Smarter than random. Instead of just killing you, you get this graphic of being eaten by these things. It's kind of cool. There's music, and the levels are smaller. Everything's bigger. But the actual size of the levels is smaller. You also aren't trapped in corridors. You have places where you can walk around.

In the original game, it was kind of like Pac-Man, where, you know, you're always beside walls. In this one, there's some slightly open area, so… That makes a different kind of strategy, because in the original game, you could easily trap yourself. In this one, you can leave yourself some room to move around.

They're lanterns. They kind of turn on and off. They look like power-ups, but they're not. They're basically doors that open and close. If it closes while you're standing on it, you can stay. Aliens can't go on these things. Metal plates. You just can't dig on them. In the later levels, there's a boat that moves back and forth at the top of the screen.

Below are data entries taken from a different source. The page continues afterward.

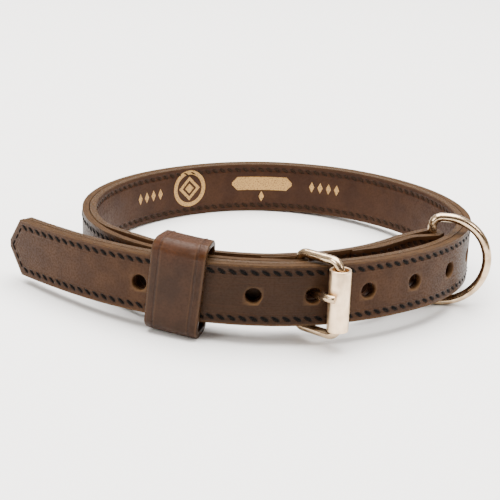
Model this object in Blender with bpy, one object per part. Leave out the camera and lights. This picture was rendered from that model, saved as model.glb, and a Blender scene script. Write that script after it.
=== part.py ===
"""Leather dog collar, fastened into a round loop with its tail through the keeper.

A strap of two stitched plies starts at the pointed tail tip, runs once round the neck through the
ring, comes back under its own tail and takes the buckle in a fold of the outer ply.
The lining ply goes on behind the buckle and folds round the ring's straight bar.
Everything is laid out with the strap's lower edge on a level plane, then leaned a little so that
it rests on the keeper, the ring and the back of the strap.
"""
import math

import bmesh
import bpy
from mathutils import Matrix, Vector

# The strap and its two plies
STRAP_WIDTH = 0.0254
PLY_THICKNESS = 0.0030
PLY_GAP = 0.0003
EDGE_CHAMFER = 0.0005
STATION_STEP = 0.0070
CUT_OVERRUN = 0.0020
PUNCH_OVERRUN = 0.0006

# The course of the strap's middle line, from the tip of the tail round to the buckle
COURSE_LENGTH = 0.700
TIP_PLACE = (-0.1036, -0.0247)
# columns: share of the course length, heading in degrees
COURSE = (
    (0.0000, -45.2), (0.0643, -36.7), (0.1286, -20.0), (0.1857, 2.8), (0.2357, 24.5),
    (0.2857, 40.6), (0.3357, 67.4), (0.3857, 96.6), (0.4429, 123.0), (0.5000, 146.2),
    (0.5571, 174.3), (0.6143, 204.4), (0.6714, 227.5), (0.7214, 251.3), (0.7643, 273.7),
    (0.8000, 291.7), (0.8429, 315.2), (0.8857, 336.9), (0.9429, 365.0), (1.0000, 391.7),
)

# The pointed tail and its holes
POINT_LENGTH = 0.0080
POINT_BLUNT = 0.0034
HOLE_COUNT = 8
HOLE_DIAMETER = 0.0066
HOLE_PITCH = 0.02345
PRONG_HOLE_PAST_BAR = 0.00385
PRONG_HOLE = 3

# The fold of the outer ply round the buckle bar
COURSE_PAST_BAR = 0.031
SKIVED_THICKNESS = 0.0015
SKIVE_LENGTH = 0.0130
FOLD_END_THICKNESS = 0.0012
FOLD_RETURN = 0.0160
FOLD_END_STAND_OFF = 0.0015
SLOT_HEIGHT = 0.0050
SLOT_REACH = 0.0090

# The lining ply stands off between the keeper and the buckle
LINING_STAND_OFF = 0.0033
LINING_BAR_STAND_OFF = 0.0044
STAND_OFF_START = 0.565
STAND_OFF_LENGTH = 0.030

# The lining's own way on from the buckle to the ring
TAB_LENGTH = 0.0715
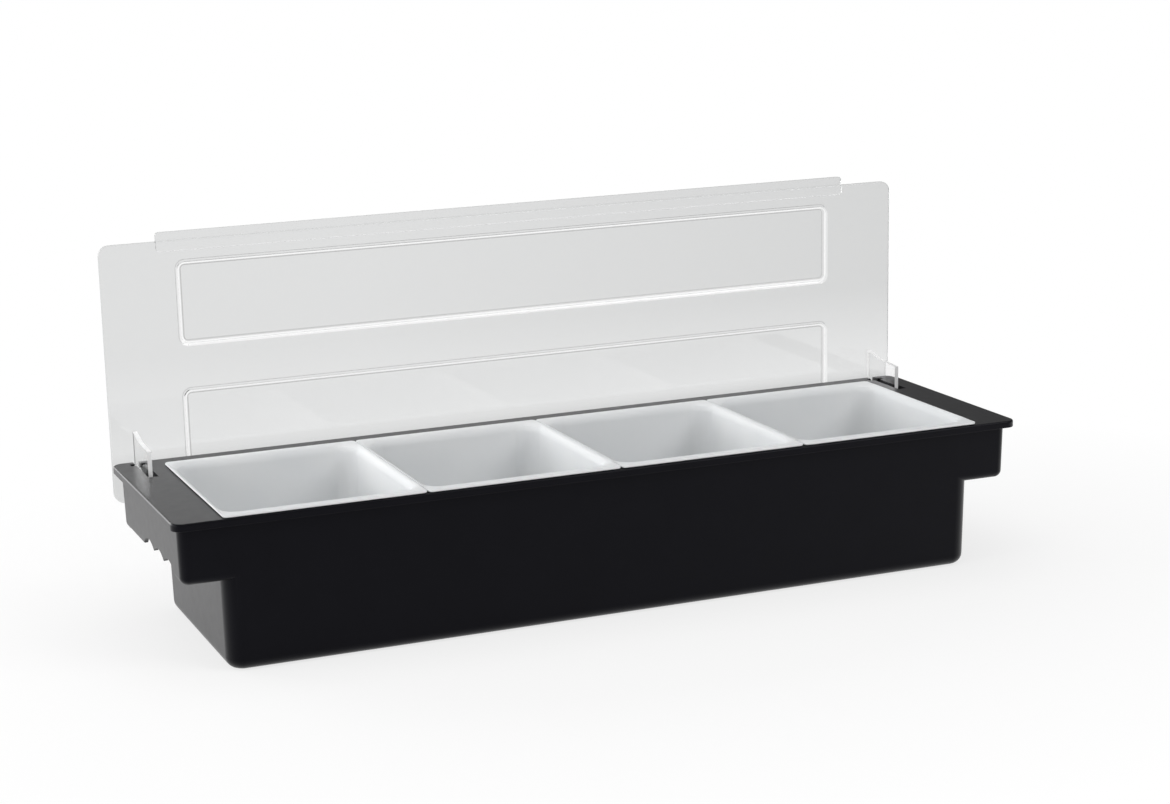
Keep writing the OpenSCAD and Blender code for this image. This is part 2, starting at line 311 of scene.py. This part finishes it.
def block(name, low, high):
    """Plain box between two corners."""
    outline = [(low[1], low[2]), (high[1], low[2]), (high[1], high[2]), (low[1], high[2])]
    return prism(name, outline, low[0], high[0])


def circle(r, y, z, steps=ROD_STEPS):
    """Outline of a round bar along X."""
    angles = [2 * math.pi * i / steps for i in range(steps)]
    return [(y + r * math.cos(a), z + r * math.sin(a)) for a in angles]


def rod(name, r, start, end, y, z, steps=ROD_STEPS):
    """Plain round bar along X."""
    return prism(name, circle(r, y, z, steps), start, end)


def mirrored(obj):
    """Copy of obj on the other side of the middle plane."""
    bm = bmesh.new()
    bm.from_mesh(obj.data)
    bmesh.ops.scale(bm, vec=(-1, 1, 1), verts=bm.verts)
    return as_object(obj.name + "_mirrored", bm)


def apply_modifiers(obj):
    """Makes the shape that obj has with its modifiers its own."""
    graph = bpy.context.evaluated_depsgraph_get()
    mesh = bpy.data.meshes.new_from_object(obj.evaluated_get(graph))
    obj.modifiers.clear()
    obj.data = mesh


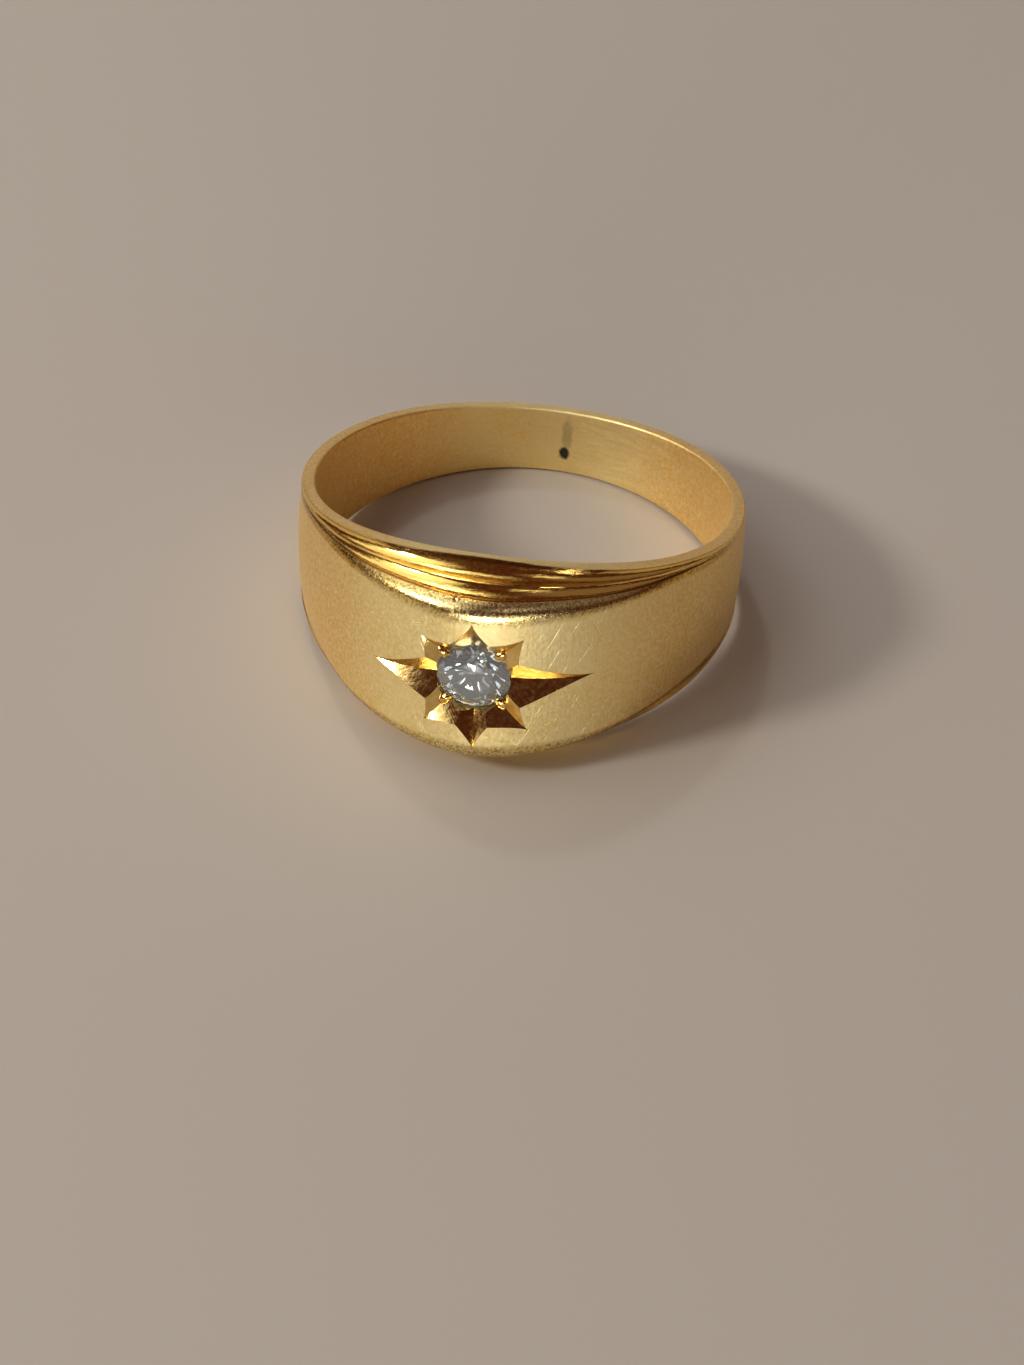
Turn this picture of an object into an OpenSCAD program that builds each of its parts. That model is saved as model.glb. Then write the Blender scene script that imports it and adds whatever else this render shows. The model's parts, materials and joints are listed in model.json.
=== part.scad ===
// Flush set gypsy ring in yellow gold with one round brilliant, lying on its side.
// The band is one solid: plain shank, fluted border on both edges and a smooth panel
// with an eight pointed star cut round the stone. It is drawn upright, with the finger
// along Z and the stone towards -Y, and then leaned back so that it lies on its lower rim.

/* [Finger bore] */
// Diameter of the finger bore
bore_d = 18.2; // [15:0.1:22]

/* [Band] */
// Width of the band at the stone, along the finger
front_width = 8.9; // [8:0.1:11]
// Width of the band opposite the stone
back_width = 3.2; // [2.4:0.1:5]
// Thickness of the band at the stone, at the crown of the panel
front_wall = 3.1; // [2.9:0.05:3.6]
// Thickness of the band opposite the stone
back_wall = 0.7; // [0.68:0.02:1.2]
// Rise of the panel's crown over its two edges at the stone
panel_crown = 0.1; // [0.04:0.02:0.16]
// Width of the flat rim, opposite the stone
rim_width = 0.52; // [0.4:0.02:0.54]
// Bevel at the mouths of the bore
mouth_bevel = 0.09; // [0.05:0.01:0.14]

/* [Fluted border] */
// Drop from the rim to the panel's edge at the stone
border_drop = 0.88; // [0.5:0.01:1]
// Depth of the two flutes at the stone
flute_depth = 0.36; // [0.15:0.01:0.45]
// Length worn round at the panel's edge at the stone
edge_round = 0.54; // [0.2:0.02:0.6]

/* [Star] */
// Turn of the whole star, which was cut by eye
star_angle = 2.4; // [0:0.2:5]
// Reach of the two long rays from the middle of the stone, along the panel
long_reach = 5.1; // [4.2:0.05:5.4]
// Reach of the four slanting rays
slant_reach = 2.98; // [2.6:0.02:3.2]
// Metal left between an upright ray's tip and the panel's edge
tip_margin = 0.7; // [0.5:0.05:1.1]
// Width of a long ray beside the stone
long_width = 2.4; // [1.8:0.05:2.6]
// Width of an upright ray beside the stone
upright_width = 2.3; // [1.6:0.05:2.5]
// Width of a slanting ray beside the stone
slant_width = 2.5; // [1.6:0.05:2.7]
// Height of the long and upright rays' valleys over the girdle, beside the stone
valley_rise = 0.06; // [0.04:0.01:0.3]
// Height of the slanting rays' valleys over the girdle, beside the stone
slant_rise = 0.12; // [0.04:0.01:0.3]

/* [Stone] */
// Diameter of the stone
stone_d = 3.0; // [2.7:0.05:3.3]
// Depth of the stone's girdle below the crown of the panel
girdle_sink = 0.9; // [0.7:0.02:1]
// Diameter of the table
table_d = 1.7; // [1.4:0.05:1.9]
// Height of the crown, from girdle to table
stone_crown = 0.44; // [0.3:0.01:0.55]
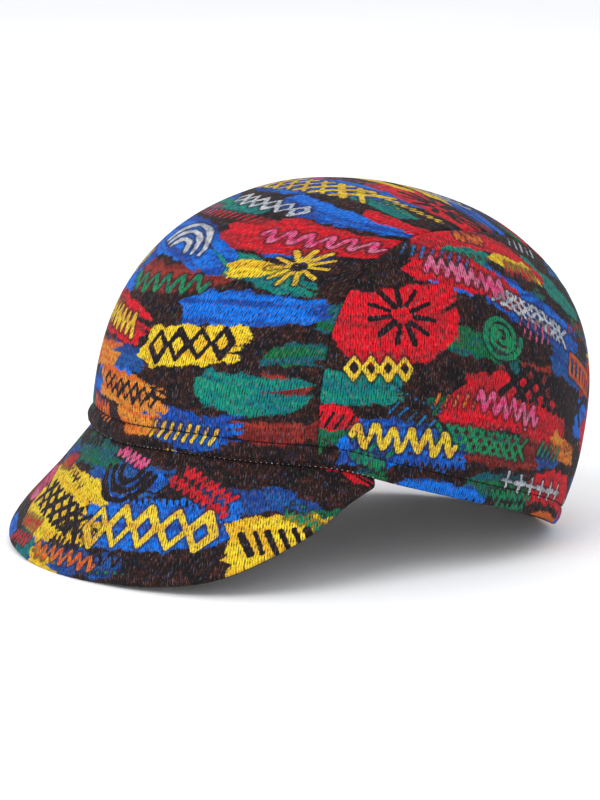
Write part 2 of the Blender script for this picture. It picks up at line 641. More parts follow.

You can use that as transport to get across. The aliens can't go on the boat, so you're safe while you're on it. In this new game, there are only 12 levels. Even though it's easier than the old game, it's still pretty hard. There's nothing to read in this game. There's no reason not to get the Japanese version.

But here's the trick. The Japanese version. I missed it so many times, because I didn't know what it was. It's really hard to read the label. Even though I can read Katakana, they kind of squished it vertically, so you can't even… Like, now that I see it, I can see it says alien on it. Just keep your eye out for a bright red cartridge label with a very detailed gold monster on it.

Just like a gold ink, old-style print. And black writing vertical on the side. It's actually not a very common cartridge. I don't see it around that much. If you like maze games, this one's pretty good. To find the Japanese version, look for DMG-HAA. US version DMG-HAA.